**What you will do:**
Repeat exactly the lines from the one containing "Keep writing the" through the one containing "its front face.", both lines included, please, without any other lines.

**Dataset records:**

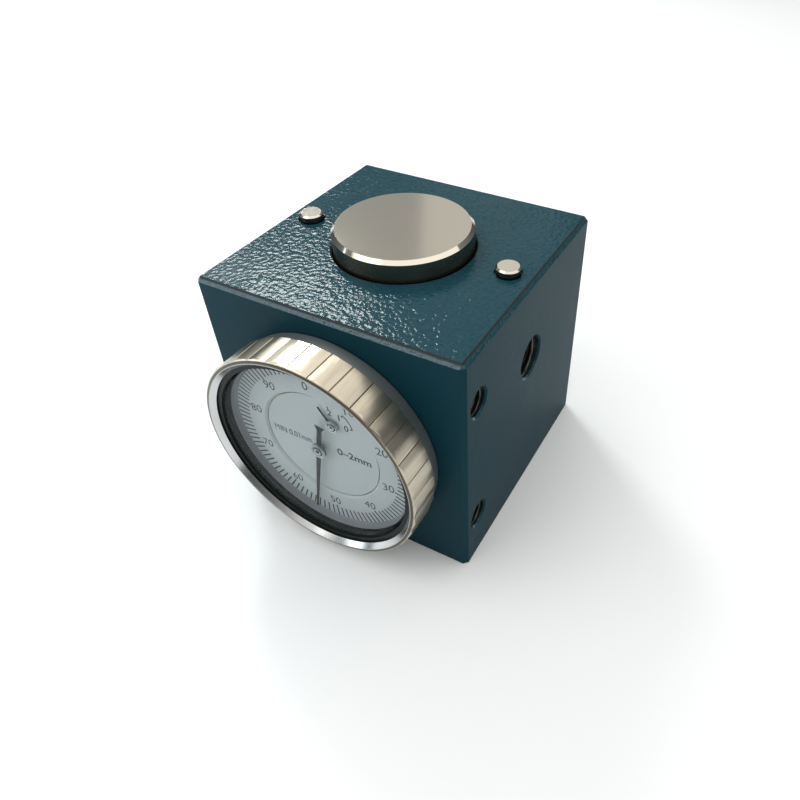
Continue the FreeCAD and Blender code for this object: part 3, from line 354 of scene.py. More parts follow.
class Finish:
    """The nodes that make one material, or the room's light."""

    def __init__(self, owner, coordinates="Object"):
        owner.use_nodes = True
        self.owner = owner
        self.tree = owner.node_tree
        self.tree.nodes.clear()
        self.coordinates = self.node("ShaderNodeTexCoord", {}, {}).outputs[coordinates]

    def node(self, kind, settings, sockets):
        node = self.tree.nodes.new(kind)
        for name, value in settings.items():
            setattr(node, name, value)
        for name, value in sockets.items():
            if isinstance(value, Amount):
                value = value.socket
            if isinstance(value, bpy.types.NodeSocket):
                self.tree.links.new(value, node.inputs[name])
            else:
                node.inputs[name].default_value = value
        return node

    def place(self):
        node = self.node("ShaderNodeSeparateXYZ", {}, {0: self.coordinates})
        return [Amount(self, output) for output in node.outputs]

    def stretched(self, scale, centre=(0.0, 0.0, 0.0), turn=(0.0, 0.0, 0.0)):
        """Object coordinates seen from centre and scaled differently along each axis."""
        sockets = {0: self.coordinates, 1: tuple(centre)}
        moved = self.node("ShaderNodeVectorMath", {"operation": "SUBTRACT"}, sockets)
        sockets = {"Vector": moved.outputs[0], "Rotation": turn, "Scale": scale}
        return self.node("ShaderNodeMapping", {"vector_type": "POINT"}, sockets).outputs[0]

    def radius_from(self, centre):
        """Distance from the line through centre along Y."""
        flat = self.stretched((1.0, 0.0, 1.0), centre)
        length = self.node("ShaderNodeVectorMath", {"operation": "LENGTH"}, {0: flat})
        return Amount(self, length.outputs["Value"])

    def noise(self, size, detail=2.0, roughness=0.5, distortion=0.0, at=None):
        sockets = {
            "Vector": at or self.coordinates,
            "Scale": 1.0 / size,
            "Detail": detail,
            "Roughness": roughness,
            "Distortion": distortion,
        }
        return Amount(self, self.node("ShaderNodeTexNoise", {}, sockets).outputs[0])

    def cells(self, size, smoothness):
        sockets = {"Vector": self.coordinates, "Scale": 1.0 / size, "Smoothness": smoothness}
        node = self.node("ShaderNodeTexVoronoi", {"feature": "SMOOTH_F1"}, sockets)
        return Amount(self, node.outputs["Distance"])

    def blend(self, first, second, factor):
        """A colour between two colours."""
        sockets = {0: factor, 6: rgba(first), 7: rgba(second)}
        return self.node("ShaderNodeMix", {"data_type": "RGBA"}, sockets).outputs[2]

    def bump(self, height, distance, under=None):
        sockets = {"Height": height, "Distance": distance, "Strength": 1.0}
        if under is not None:
            sockets["Normal"] = under
        return self.node("ShaderNodeBump", {}, sockets).outputs[0]

    def coat(self, colour, **values):
        """The material with one principled surface, whose sockets the values name."""
        sockets = {"Base Color": rgba(colour)}
        for name, value in values.items():
            sockets[name.replace("_", " ").title().replace("Ior", "IOR")] = value
        return self.show(self.node("ShaderNodeBsdfPrincipled", {}, sockets))

    def show(self, shader):
        self.node("ShaderNodeOutputMaterial", {}, {"Surface": shader.outputs[0]})
        return self.owner


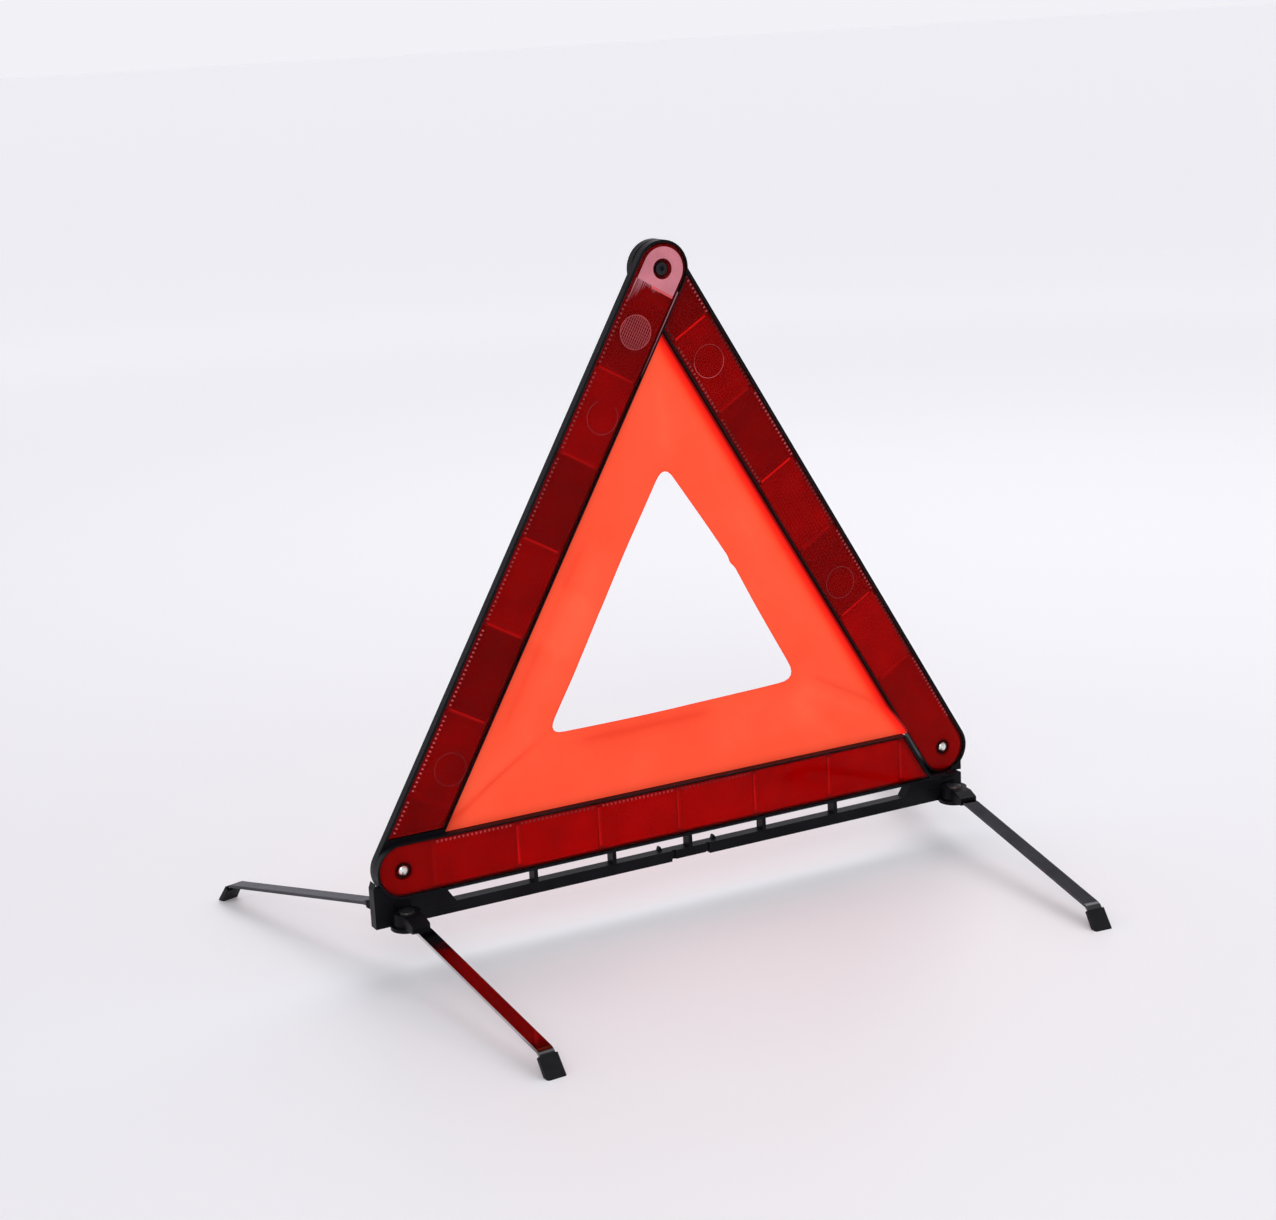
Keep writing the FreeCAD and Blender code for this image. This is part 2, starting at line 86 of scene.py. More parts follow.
class Bar:
    """A reflector bar: s runs along it from its pivot, t across it, depth back from its front face.

    cells is where its first cell starts and where its last one has to end. plain is the
    stretch without cells, and hole the place of the rivet or stud in it. inner is the side
    of +t or -t where the fabric is; the lens sits a little towards it.
    """

    def __init__(self, body, x, z, angle, length, cells, plain, hole, inner):
        self.body = body
        self.start = Vector((x, 0, z))
        self.length = length
        turn = math.radians(angle)
        self.along = Vector((math.cos(turn), 0, math.sin(turn)))
        self.across = Vector((-math.sin(turn), 0, math.cos(turn)))
        self.front = front_of(body)
        self.cells = cells
        self.plain = plain
        self.hole = hole
        self.lens_middle = inner * (RIM - INNER_RIM) / 2

    def point(self, s, t, depth):
        place = self.start + self.along * s + self.across * t
        return Vector((place.x, self.front + depth, place.z)) * MM

    def local(self, x, z):
        offset = Vector((x, 0, z)) - self.start
        return offset.dot(self.along), offset.dot(self.across)


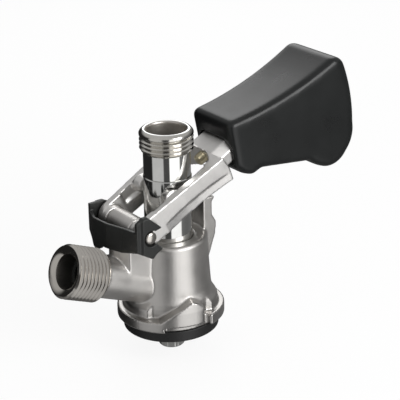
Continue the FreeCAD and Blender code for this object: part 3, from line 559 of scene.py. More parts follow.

**Solved problem:**
Keep writing the FreeCAD and Blender code for this image. This is part 2, starting at line 86 of scene.py. More parts follow.
class Bar:
    """A reflector bar: s runs along it from its pivot, t across it, depth back from its front face.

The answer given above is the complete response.